James Altucher hits a similar message in The One Thing I Remind Myself of All Day – which is “stay curious.”  His key to doing this is to constantly ask “what if?”  I would say that a closely related question to ask yourself is “why not?”

Last weekend at TEDxUQ I met the author Kim Wilkins.  She gave an excellent talk, which led me back to her blog.  She’s writing consistently interesting stuff, and her most recent piece, Your Writing Fitness, uses exercise to illustrate some key points about doing creative work – and innovation is certainly creative work!

She outlines five things she’s learned about writing from the process of getting more fit.  You should check them all out – the first one is:

A 6-week binge won’t improve your skills measurably and permanently. You need to do a little every day if you want results. Think sustainable, not grandiose goals that won’t stick.

Creativity is a lot like exercise.  It’s an idea that Altucher consistently raises as well – he talks about exercising your idea muscle regularly.  Innovation is a skill that we can build – the best way to do it is to consistently practice at turning our ideas into reality.

Once you start cranking out ideas, what should you do with them?  Steven Johnson recommends keeping a spark file (h/t 99u).  Johnson writes down ideas, hunches, complete thoughts and just snippets into one unedited unified document, which he reviews regularly.

Here are some of the benefits that he outlines:

Needless to say, maintaining and re-reading a spark file is useful for more than just writers, but I think it’s a habit that is particularly suited to the special challenges of writing. I often find myself writing out full sentences of an argument or description, instead of just jotting down shorthand summaries, even though I don’t yet know where the sentences are ultimately going to appear. The key is to capture as many hunches as possible, and to spend as little time as possible organizing or filtering or prioritizing them. (Keeping a single, chronological file is central to the process, because it forces you to scroll through the whole list each time you want to add something new.) Just get it all down as it comes to you, and make regular visits back to re-acquaint yourself with all your past explorations. You’ll be shocked how many useful hunches you’ve forgotten.

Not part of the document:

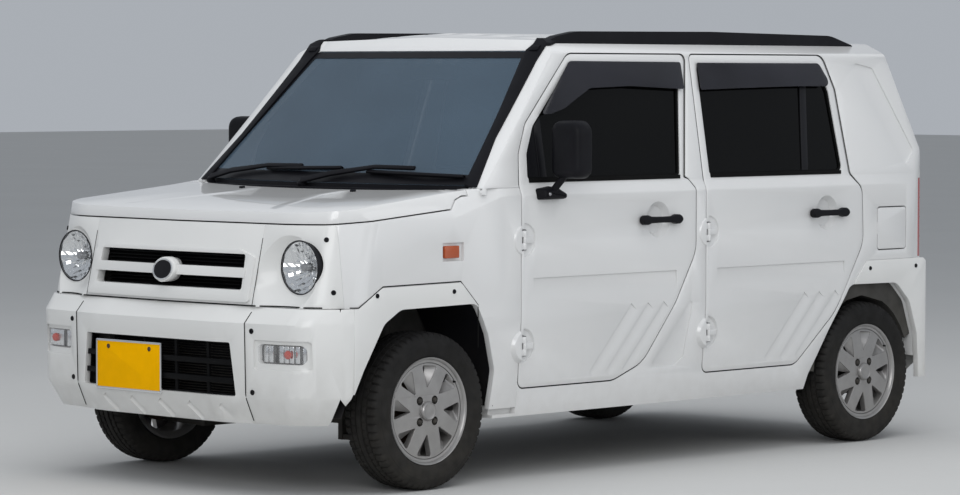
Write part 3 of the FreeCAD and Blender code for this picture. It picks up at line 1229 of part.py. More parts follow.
def make_steering_wheel():
    ring = Part.makeTorus(178.0, 13.0)
    hub = Part.makeCylinder(52.0, 40.0, V(0, 0, -34.0))
    spokes = [box(-170.0, 170.0, -14.0, 14.0, -8.0, 6.0), box(-14.0, 14.0, 0.0, 170.0, -8.0, 6.0)]
    shaft = Part.makeCylinder(11.0, 190.0, V(0, 0, -220.0))
    wheel = fuse_all([ring, hub, shaft] + spokes)
    wheel.rotate(V(0, 0, 0), V(1, 0, 0), COLUMN_TILT - 90.0)
    wheel.translate(V(*WHEEL_HUB))
    return wheel


def make_dashboard():
    half = SIDE_X - DOOR_DEPTH - SHUT_GAP - 1.0
    front_y = TOE_Y + SEAT_GAP
    face = [(front_y, 600.0, 0.0), (front_y, 985.0, 20.0), (-600.0, 990.0, 40.0), (-520.0, 930.0, 40.0),
            (-545.0, 720.0, 40.0), (-600.0, 600.0, 30.0)]
    dash = prism_x(face, -half, half)
    tilt = math.radians(COLUMN_TILT)
    direction = V(0.0, -math.cos(tilt), -math.sin(tilt))
    start = V(*WHEEL_HUB) + direction * 60.0
    end = V(*WHEEL_HUB) + direction * 300.0
    column = Part.makeCylinder(34.0, 240.0, start, direction)
    bore = Part.makeCylinder(11.0 + PIN_GAP, 400.0, V(*WHEEL_HUB), direction)
    return dash.fuse(column).cut(bore)


FRONT_SEAT_X = (100.0, 560.0)
SEAT_BASE = [
    # y, z, corner radius; the same columns in the next three outlines
    (-140.0, FLOOR_Z + FLOOR_THICKNESS + SEAT_GAP, 0.0),
    (-180.0, 400.0, 0.0),
    (300.0, 400.0, 0.0),
    (260.0, FLOOR_Z + FLOOR_THICKNESS + SEAT_GAP, 0.0),
]
SEAT_CUSHION = [(-230.0, 400.0, 30.0), (-240.0, 560.0, 60.0), (250.0, 530.0, 40.0), (250.0, 400.0, 30.0)]
SEAT_BACK = [(230.0, 430.0, 30.0), (190.0, 540.0, 30.0), (330.0, 1090.0, 50.0), (440.0, 1080.0, 50.0), (350.0, 430.0, 30.0)]
HEADREST = [(350.0, 1110.0, 30.0), (370.0, 1270.0, 40.0), (450.0, 1260.0, 40.0), (430.0, 1110.0, 30.0)]


def make_front_seat():
    x0, x1 = FRONT_SEAT_X
    base = prism_x(SEAT_BASE, x0 + 60.0, x1 - 60.0)
    cushion = prism_x(SEAT_CUSHION, x0, x1)
    back = prism_x(SEAT_BACK, x0 + 10.0, x1 - 10.0)
    rest = prism_x(HEADREST, x0 + 110.0, x1 - 110.0)
    stalks = [box(x, x + 12.0, 390.0, 402.0, 1060.0, 1130.0) for x in (x0 + 170.0, x1 - 182.0)]
    return fuse_all([base, cushion, back, rest] + stalks)


REAR_SEAT_HALF = HOUSING_X - 8.0


def make_rear_seat():
    """Bench and its back in one, standing on the raised part of the floor."""
    foot = LOAD_FLOOR_Z + SEAT_GAP
    outline = [(935.0, foot, 0.0), (935.0, 430.0, 0.0), (756.0, 430.0, 20.0), (750.0, 560.0, 45.0),
               (1165.0, 535.0, 10.0), (1290.0, 1050.0, 35.0), (1370.0, 1030.0, 35.0), (1290.0, 430.0, 0.0),
               (1290.0, foot, 0.0)]
    return prism_x(outline, -REAR_SEAT_HALF, REAR_SEAT_HALF)


# Rails, mirrors and handles
RAIL_X = (540.0, 580.0)
RAIL_SIDE = [
    # y, z, corner radius of the rail's run along the roof
    (-438.0, 1478.0, 0.0),
    (-425.0, 1492.0, 10.0),
    (-330.0, 1528.0, 60.0),
    (-225.0, 1545.0, 200.0),
    (500.0, HEIGHT, 900.0),
    (1200.0, 1541.0, 200.0),
    (1335.0, 1505.0, 12.0),
    (1335.0, 1478.0, 0.0),
]


PILLAR_TRIM_PROUD = 8.0
PILLAR_TRIM_FRONT = [
    # x, z of the trim seen from the front, from the cowl up its inner edge and down its outer edge
    (648.0, 1010.0),
    (538.0, 1452.0),
    (524.0, 1478.0),
    (RAIL_X[0], 1500.0),
    (RAIL_X[0], 1560.0),
    (600.0, 1560.0),
    (598.0, 1440.0),
    (640.0, 1174.0),
    (696.0, 1010.0),
]
PILLAR_TRIM_SIDE = [
    # y, z of the space that holds the trim seen from the side
    (-1000.0, 1005.0),
    (-1000.0, 1560.0),
    (-320.0, 1560.0),
    (-320.0, 1506.0),
    (-418.0, 1488.0),
    (-430.0, 1005.0),
]
PILLAR_TRIM_PLAN = [
    # x, y of the same space from above
    (520.0, -1000.0),
    (720.0, -1000.0),
    (650.0, -470.0),
    (606.0, -400.0),
    (RAIL_X[1], -340.0),
    (RAIL_X[1], -320.0),
    (520.0, -320.0),
]


def make_rail():
    """Black rail over the roof's edge, running on down the pillar beside the screen."""
    roof_run = prism_x(RAIL_SIDE, *RAIL_X)
    proud = -PILLAR_TRIM_PROUD
    skin = make_cabin(proud, proud, proud, proud, proud, SILL_Z)
    pillar_run = skin.common(prism_y(PILLAR_TRIM_FRONT, -1000.0, -320.0))
    pillar_run = pillar_run.common(prism_x(PILLAR_TRIM_SIDE, 400.0, 800.0))
    pillar_run = pillar_run.common(prism_z(PILLAR_TRIM_PLAN, 1000.0, 1570.0))
    return roof_run.fuse(pillar_run).cut(cabin_outer)


MIRROR_FOOT = [
    # y, z, corner radius
    (-600.0, 962.0, 10.0),
    (-600.0, 1000.0, 10.0),
    (-530.0, 1008.0, 10.0),
    (-480.0, 985.0, 10.0),
    (-480.0, 962.0, 10.0),
]
MIRROR_Y = (-562.0, -492.0)


def make_mirror():
    foot = prism_x(MIRROR_FOOT, SIDE_X - 20.0, SIDE_X + 40.0).cut(cabin_outer)
    stalk = rod((SIDE_X + 20.0, -545.0, 985.0), (SIDE_X + 75.0, -528.0, 1060.0), 13.0)
    inner, outer = SIDE_X + 22.0, SIDE_X + 160.0
    outline = [(inner, 1036.0, 30.0), (inner, 1235.0, 35.0), (outer, 1235.0, 45.0), (outer, 1036.0, 35.0)]
    return fuse_all([foot, stalk, prism_y(outline, *MIRROR_Y)])


HANDLE_Z = 878.0
HANDLE_HALF = 122.0
HANDLE_END = 21.0
HANDLE_END_Y = 102.0


def make_handle(y):
    """Pull bar between two blocks."""
    z = HANDLE_Z
    pieces = [box(SIDE_X + 12.0, SIDE_X + 28.0, y - HANDLE_HALF, y + HANDLE_HALF, z - 14.0, z + 14.0)]
    for end in (-HANDLE_END_Y, HANDLE_END_Y):
        middle = y + end
        pieces.append(box(SIDE_X + SEAT_GAP, SIDE_X + 30.0, middle - HANDLE_END, middle + HANDLE_END,
                          z - HANDLE_END, z + HANDLE_END))
    return fuse_all(pieces)


HANDLE_Y = (34.0, 993.0)
DISH_R = 64.0
CREASE_Z = (627.0, 694.0)
CREASE_DEPTH = 6.0
RIB_Z = (354.0, 586.0)
RIB_WIDTH = 42.0
RIB_TUCK = 16.0


def door_details(door, crease, ribs, handle_y):
    """Pressings of the door skin: the horizontal wedge, the slanted ribs and the handle's dish."""
    y0, y1 = crease
    proud = SIDE_X + 5.0
    wedge = prism_y([(SIDE_X - CREASE_DEPTH, CREASE_Z[1]), (proud, CREASE_Z[1]), (proud, CREASE_Z[0]),
                     (SIDE_X, CREASE_Z[0])], y0, y1)
    door = door.cut(wedge)
    for top_y, foot_y in ribs:
        top = V(SIDE_X, top_y, RIB_Z[1])
        foot = V(SIDE_X - RIB_TUCK, foot_y, RIB_Z[0])
        across = V(0.0, RIB_Z[1] - RIB_Z[0], foot_y - top_y).normalize() * RIB_WIDTH
        corners = [top + V(-CREASE_DEPTH, 0, 0), top + V(8.0, 0, 0), top + across + V(8.0, 0, 0),
                   top + across + V(0.5, 0, 0)]
        door = door.cut(Part.Face(Part.makePolygon(corners + [corners[0]])).extrude(foot - top))
    dish = Part.makeCone(DISH_R, DISH_R - 16.0, 24.0, V(SIDE_X, handle_y, HANDLE_Z), V(-1, 0, 0))
    return door.cut(dish)


# Build and write every piece
FRONT_RIBS = [(-108.0, -312.0), (-19.0, -225.0), (66.0, -138.0)]
REAR_RIBS = [(863.0, 650.0), (950.0, 739.0), (1045.0, 829.0)]
front_door = make_door(FRONT_DOOR, FRONT_WINDOW)
front_door = with_hinges(front_door, FRONT_HINGE_Y, front_room, front_moving)
front_door = door_details(front_door, (-615.0, 135.0), FRONT_RIBS, HANDLE_Y[0])
rear_door = make_door(REAR_DOOR, REAR_WINDOW)
rear_door = with_hinges(rear_door, REAR_HINGE_Y, rear_room, rear_moving)
rear_door = door_details(rear_door, (360.0, 1100.0), REAR_RIBS, HANDLE_Y[1])
save("door_front_left", front_door)
save("door_front_right", mirrored(front_door))
save("door_rear_left", rear_door)
save("door_rear_right", mirrored(rear_door))
front_glass = make_glass(FRONT_WINDOW)
rear_glass = make_glass(REAR_WINDOW)
save("glass_front_left", front_glass)
save("glass_front_right", mirrored(front_glass))
save("glass_rear_left", rear_glass)
save("glass_rear_right", mirrored(rear_glass))
front_fitting = Part.makeCompound([make_mirror(), make_handle(HANDLE_Y[0])])
save("fittings_front_left", front_fitting)
save("fittings_front_right", mirrored(front_fitting))
rear_fitting = make_handle(HANDLE_Y[1])
save("handle_rear_left", rear_fitting)
save("handle_rear_right", mirrored(rear_fitting))

side_plain, side_pocket = make_body_side()
screen_rebate = make_screen_rebate()
lamp_room = tail_lamp_block(SEAT_GAP)
side_left = side_pocket.cut(screen_rebate).cut(lamp_room)
side_right = mirrored(side_plain.cut(screen_rebate).cut(lamp_room))
save("body_side_left", side_left)
save("body_side_right", side_right)
save("fuel_lid", make_fuel_lid())
save("tail_lamps", pair(tail_lamp_block(0.0).common(cabin_shell)))
save("roof_panel", make_roof().cut(screen_rebate))
save("windscreen", make_windscreen())
save("cowl_panel", make_cowl())
save("bonnet", make_bonnet())
fender = make_fender()
for z in HINGE_Z:
    fender = fender.fuse(hinge_dome(FRONT_HINGE_Y, z, -FAR, FENDER_REAR_Y))
for room in front_room:
    fender = fender.cut(room)
for piece in front_fixed:
    fender = fender.fuse(piece)
save("front_fenders", pair(fender))
grille, lamp_panel = make_nose_panels()
save("grille_panel", grille)
save("headlamp_panels", pair(lamp_panel))
save("headlamps", pair(make_headlamp()))
centre, corner = make_front_bumper()
save("front_bumper", Part.makeCompound([centre, corner, mirrored(corner)]))
save("lower_grille", make_lower_grille())
save("indicator_lamps", make_indicators())
centre, corner = make_rear_bumper()
save("rear_bumper", Part.makeCompound([centre, corner, mirrored(corner)]))
save("rear_panel", make_rear_panel())
save("tailgate", make_tailgate())
save("tailgate_glass", make_tailgate_glass())
save("engine_bay", make_engine_bay())
save("floor_pan", make_floor())
save("front_suspension", make_front_suspension())
save("rear_axle", make_rear_axle())
knuckle = make_knuckle()
save("knuckle_left", knuckle)
save("knuckle_right", mirrored(knuckle))
for name, y, out in (("front_left", AXLE_F, 1), ("front_right", AXLE_F, -1), ("rear_left", AXLE_R, 1),
                     ("rear_right", AXLE_R, -1)):
    tyre = make_tyre(out * WHEEL_X)
    rim = make_rim(out * WHEEL_X, out)
    for shape, kind in ((tyre, "tyre_"), (rim, "rim_")):
        shape.translate(V(0, y, AXLE_Z))
        save(kind + name, shape)
save("engine_block", box(*ENGINE))
save("fuel_tank", box(*TANK))
run, silencer = make_exhaust()
save("exhaust", Part.makeCompound([run, silencer]))
save("steering_wheel", make_steering_wheel())
save("dashboard", make_dashboard())
save("front_seats", pair(make_front_seat()))
save("rear_seat", make_rear_seat())
save("roof_rails", pair(make_rail()))
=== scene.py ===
import bpy
import bmesh
import json
import math
from mathutils import Matrix, Vector
from mathutils.bvhtree import BVHTree


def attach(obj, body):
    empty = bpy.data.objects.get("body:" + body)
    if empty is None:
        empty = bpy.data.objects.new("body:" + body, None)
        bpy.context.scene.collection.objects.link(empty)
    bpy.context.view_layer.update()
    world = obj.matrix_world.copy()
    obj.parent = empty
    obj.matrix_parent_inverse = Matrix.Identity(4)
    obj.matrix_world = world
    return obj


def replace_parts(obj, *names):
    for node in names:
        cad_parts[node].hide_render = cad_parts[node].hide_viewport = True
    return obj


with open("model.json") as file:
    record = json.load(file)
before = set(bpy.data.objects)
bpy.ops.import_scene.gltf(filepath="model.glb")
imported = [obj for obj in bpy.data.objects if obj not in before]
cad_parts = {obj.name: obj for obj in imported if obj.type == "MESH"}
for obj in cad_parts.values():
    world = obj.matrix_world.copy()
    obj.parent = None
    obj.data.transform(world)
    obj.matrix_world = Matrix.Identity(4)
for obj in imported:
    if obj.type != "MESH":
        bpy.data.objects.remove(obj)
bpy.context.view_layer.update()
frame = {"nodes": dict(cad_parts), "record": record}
nodes = frame["nodes"]
scene = bpy.context.scene
MM = 0.001

# Sizes that the pieces share with the solids, in millimetres
SIDE_X = 733.0
SHOULDER_Z = 978.0
BELT_Z = 1016.0
CABIN_TOP = 1470.0
SILL_TOP = 560.0
SILL_FOOT = 330.0
SILL_TUCK = 18.0
SHOULDER_STEP = 15.0
GLASS_LEAN = 79.0
AXLE_F, AXLE_R, AXLE_Z = -1108.0, 1252.0, 266.0
WHEEL_X = 647.5
FRONT_WINDOW = [(-628.0, 1030.0, 15.0), (172.0, 1030.0, 15.0), (240.0, 1430.0, 30.0), (-340.0, 1430.0, 30.0),
                (-570.0, 1215.0, 40.0), (-618.0, 1120.0, 40.0)]
REAR_WINDOW = [(335.0, 1030.0, 15.0), (1108.0, 1030.0, 25.0), (1085.0, 1330.0, 60.0), (1040.0, 1430.0, 40.0),
               (338.0, 1430.0, 20.0)]
SCREEN_FOOT = (690.0, -853.0, 95.0, 1014.0)
SCREEN_HEAD = (540.0, -428.0, 18.0, 1476.0)
SCREEN_REACH = 1.35
BACK = (0, 1, 0)


def add_object(name, data):
    made = bpy.data.objects.new(name, data)
    scene.collection.objects.link(made)
    return made


def modify(piece, name, kind, **values):
    change = piece.modifiers.new(name, kind)
    for key, value in values.items():
        setattr(change, key, value)
    return change


# Materials
def add_node(tree, kind, **values):
    node = tree.nodes.new(kind)
    for key, value in values.items():
        setattr(node, key, value)
    return node


def fill(node, values):
    for key, value in values.items():
        node.inputs[key].default_value = value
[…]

I started doing this myself last December, and it’s been incredibly useful.  Try it!

The key to doing well with your ideas is to create value for people.  One very good way to do this is to figure out what is unique about you, your experiences and your viewpoint.  That is the issue that Justine Musk talks about in my favourite post of the week – don’t lose the snake: creativity, difference + the bold point of view.

The post is a transcript from a talk that she gave, and you really should go read all of it.  Here is a highlight:

The problem though is that creativity is all about difference, about designing your own category of one that lives beyond comparison, beyond competition. So as we learn to fit in, we also learn to think of ourselves as not creative. This is a massive untruth. As human beings we are innately creative, creativity is our birthright. But creativity is also a practice, and a lot of us just stop practicing it.

This is the problem with best practices. Not to mention, things change so rapidly that what worked two years or one year or even six months ago might not work now, or at least not for you. We can and should learn from best practices, but ultimately we have to express our ideas in a way that is unique and authentic to us while still being compelling and relevant to others.

It’s a talk packed with wisdom, and with good ideas.

Sidneyeve Matrix sums up many similar ideas in this excellent talk:

Once you get really good at doing all of this, if you’re working in a big organisation, you’ll need some help and support.  Or, you’ll at least need to know that you’re not the only one fighting the fights you find yourself in.

That’s why Peter vander Auwera helped put together the Corporate Rebels United website – so that you can learn from others in a similar position, and provide and receive support.  Learn more here.

In my weekly link to stuff from UnderCurrent, in my other favourite post of the week, Derrick Bradley talks about Leading Organizational Change with Culture.  As we discussed last week, we have to figure this out if we’re going to improve our innovation capabilities.

Here’s the fun graphic for the week:

Europe

See the big version here- Yanko Tsvetkov’s Atlas of Prejudice.  It’s a funny look at the cultural differences in Europe, but it brings up an important point: geography still matters.

You could make a similar map for North America.  Or for China.  Or for any large geography with a lot of people living in it.  One of key points that comes up in the collaborative projects that we do with Wharton is that when you try to increase your business in North America, there’s no such thing as entering “the American market.”

You have to enter one specific geographic chunk – the one where the people that care about what you do live.  When we worked with Lorna Jane, that place was Southern California.  In one of our current projects, it’s Houston.  Or maybe Calgary.

The second part of product-market fit is market.  There is still a strong geographic (and demographic) element to this – and it’s wise not to forget that.